$a_{n+1} = \sqrt{2 a_{n}}$, for any choice of $a_{0} > 0$. This sequence is monotone and bounded. And what its limit? Hello guys any help here?
I have this sequence: $a_{n+1} = \sqrt{2 a_{n}}$. This sequence is monotone and bounded for any choice of $a_{0} > 0$. 
And what its limit?
 A: From the recurrence formula, we have:
$$a_1 = 2^{\frac{1}{2}} \cdot a_0^{\frac{1}{2}}$$
$$a_2 = 2^{\frac{1}{2}}\cdot a_1^{\frac{1}{2}} = 2^{\frac{1}{2}} \cdot 2^{\frac{1}{4}} \cdot a_0^{\frac{1}{4}} = 2^{\frac{1}{2}+\frac{1}{4}}\cdot a_0^{\frac{1}{4}}$$
$$a_3 = 2^{\frac{1}{2}} \cdot a_2^{\frac{1}{2}} = 2^{\frac{1}{2}}\cdot 2^{\frac{1}{4}+\frac{1}{8}}\cdot a_0^{\frac{1}{8}}=2^{\frac{1}{2}+\frac{1}{4}+\frac{1}{8}} \cdot a_{0}^{\frac{1}{8}}$$
So in general
$$a_n = 2^{\frac{1}{2}+\frac{1}{4}+\ldots + \frac{1}{2^n}}\cdot a_0^{\frac{1}{2^n}}$$
Since 
$$\lim_{n\to \infty} \sum_{k=1}^{n}\frac{1}{2^k} = \lim_{n\to \infty} \left(1-\frac{1}{2^{n}}\right) = 1$$
and 
$$\lim_{n \to \infty} a_0^{\frac{1}{2^n}} = a_0^0 = 1$$
we can deduce that 
$$\lim_{n\to \infty} a_n = 2$$
A: Here is another approach. 
Since $a_n$ is monotone and bounded its limit exists.  Call this limit $L$.

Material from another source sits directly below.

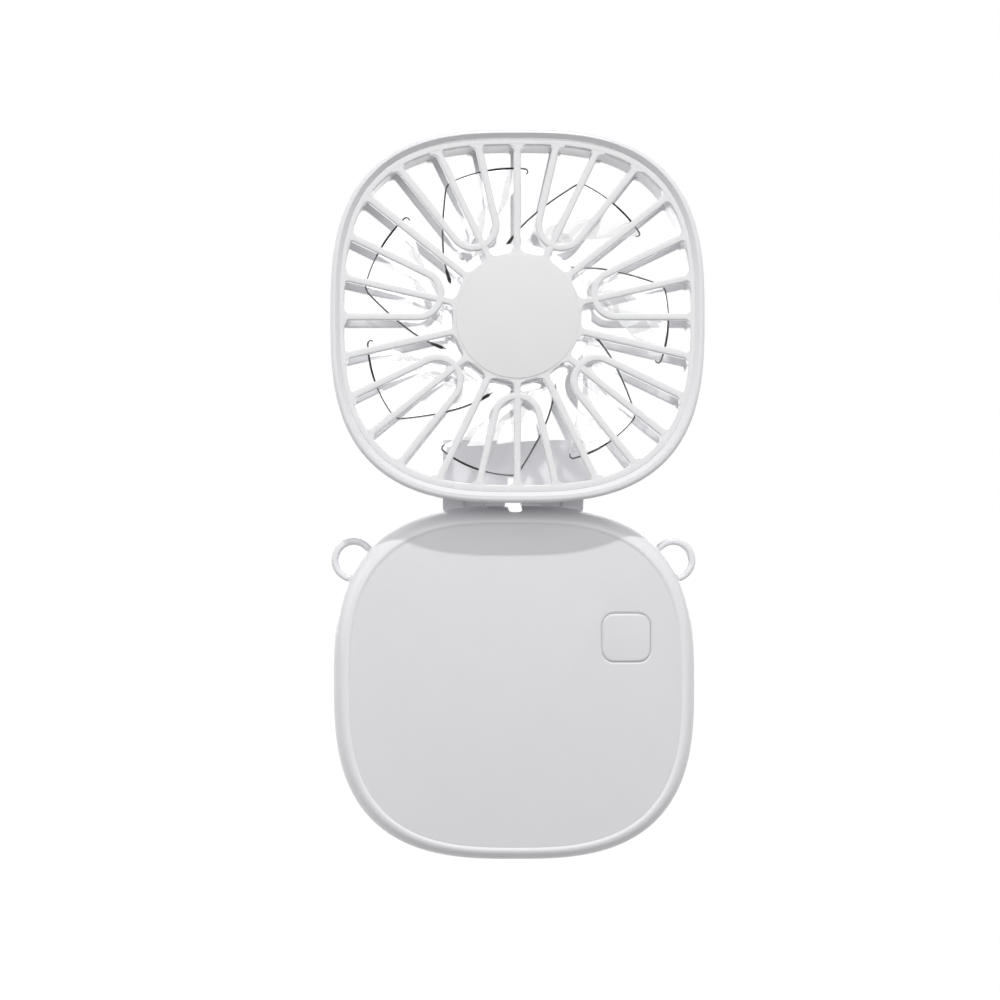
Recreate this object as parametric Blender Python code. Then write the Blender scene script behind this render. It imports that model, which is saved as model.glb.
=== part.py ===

Then passing the limit through the recurrence relationship $a_{n+1}=\sqrt{2 a_n}$
we get that $L = \sqrt{2L}$.  Solving for $L$ yields $L^2 - 2L = 0$ which implies 
$L = 0$ or $L=2$.  But $a_0 >0$ so we must have that $L=2$.
A: Similarly, if
$a_{n+1} = (ca_n)^{1/m}
$
then
$a_n \to c^{1/(m-1)}$.
This is $m=2, c=2$.
A: You have $$a_{n+1} = \sqrt{2 a_{n}}\implies a_{n+1}^2=2a_n\implies 2\log(a_{n+1})=\log(2)+\log(a_n)$$ Let $b_n=\log(a_n)$ to get 
$$2b_{n+1}=b_n+\log(2)\implies b_n=C \,2^{1-n}+(1-2^{-n})\log(2)$$ Back to $a_n$
$$a_n=\exp\left(C \,2^{1-n}+(1-2^{-n})\log(2) \right)$$ and then the limit is $e^{\log(2)}=2$